Former railway station in Salo, Finland

The Perniö railway station (Perniön rautatieasema, Bjärnå järnvägsstation) is a closed station located in the area of Perniön asemanseutu in the town of Salo (formerly the municipality of Perniö), Finland. It is located along the Helsinki–Turku railway, and the nearest station with passenger services is Salo in the north.

The Finnish Heritage Agency has proclaimed the area of Perniön asemanseutu as a built cultural environment of national significance.

== History ==
The exact location of the Helsinki–Turku railway on the territory of the municipality of Perniö was subject to debate among its locals: while the railway ended up being placed to the east of the Perniö parish village, another option was to have it cut through the village directly. However, the disturbance that would be inevitably caused to the village by passing trains was deemed an issue, and the option ended up being the more expensive out of the two as well. Additionally, the eastern option also allowed the railway to serve the Koski factories, close to the village of Paarskylä, in which the station carrying the name of the Perniö municipality was eventually built.

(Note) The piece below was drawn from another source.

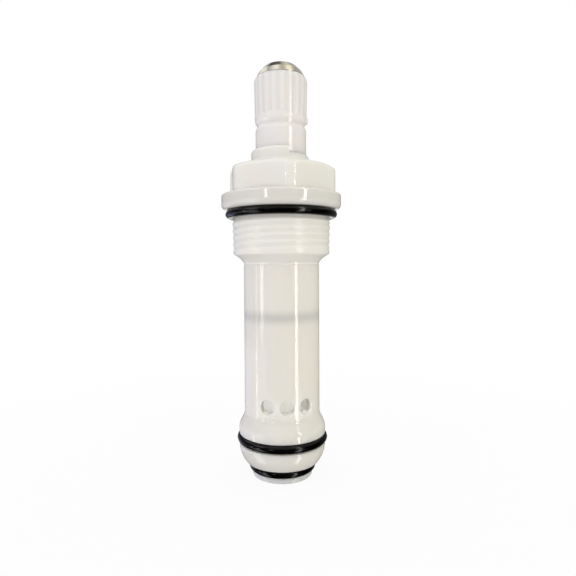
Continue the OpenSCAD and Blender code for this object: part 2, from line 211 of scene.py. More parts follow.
class Finishes(bpy.types.PropertyGroup):
    """Colours of the finishes"""

    bonnet: tint("Milky plastic of the bonnet", (0.84, 0.825, 0.79))
    barrel: tint("Milky plastic of the tube", (0.79, 0.775, 0.735))
    spindle: tint("Milky plastic of the spindle", (0.84, 0.805, 0.785))
    plunger: tint("White plastic of the plunger", (0.82, 0.795, 0.735))
    rubber: tint("Black rubber of the seal rings", (0.0005, 0.0005, 0.0005))
    metal: tint("Nickel plate of the insert", (0.70, 0.67, 0.60))
    steel: tint("Steel of the clip and the washer screw", (0.56, 0.55, 0.54))
    floor: tint("Pale floor", (0.94, 0.94, 0.94))
    flags: tint("Dark cloths that reflections see", (0.015, 0.015, 0.015))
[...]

The first train arrived in Perniö in September 1898, and the line was officially inaugurated on 1 February 1899. The village around the station began growing from the end of the 1890s; the first residences were constructed to the north of the station. The services of the station ended up being used by numerous local factories, and in 1925, the Perniön Maanviljelijäin Kauppa Oy sales company was founded; it constructed a granary and mill, as well as a machinery workshop on the premises of the station. Perniö was notable for its numerous warehouses that belonged to various local factories and wholesalers.

The western end of the rail yard in Perniö posed notable challenges for train traffic; it had a level crossing over the entire rail yard and several sidings, and the railway itself curved strongly in the area. The level crossing was equipped with one of the first warning systems in the country, while the curve was equipped with a greaser in 1961 to extend the longevity of the rails.

Passenger services in Perniö ceased on 29 May 1988, and the station became unstaffed on 1 January 1990. Afterwards, the line of the railway was straightened in the vicinity of Perniö, and the new line was taken into use on 7 June 1992. Both the old and new lines were used in parallel for some time, due to the connection to the granary still being in use at the time. Freight services at the station ended on 1 July 1992, with the operating point being abolished on the same date. This prompted the dismantling of the station's rail yard in 1993.

== Architecture ==
The station building, designed by Bruno Granholm and representative of Jugendstil, was completed in 1898 and received an extension in 1905.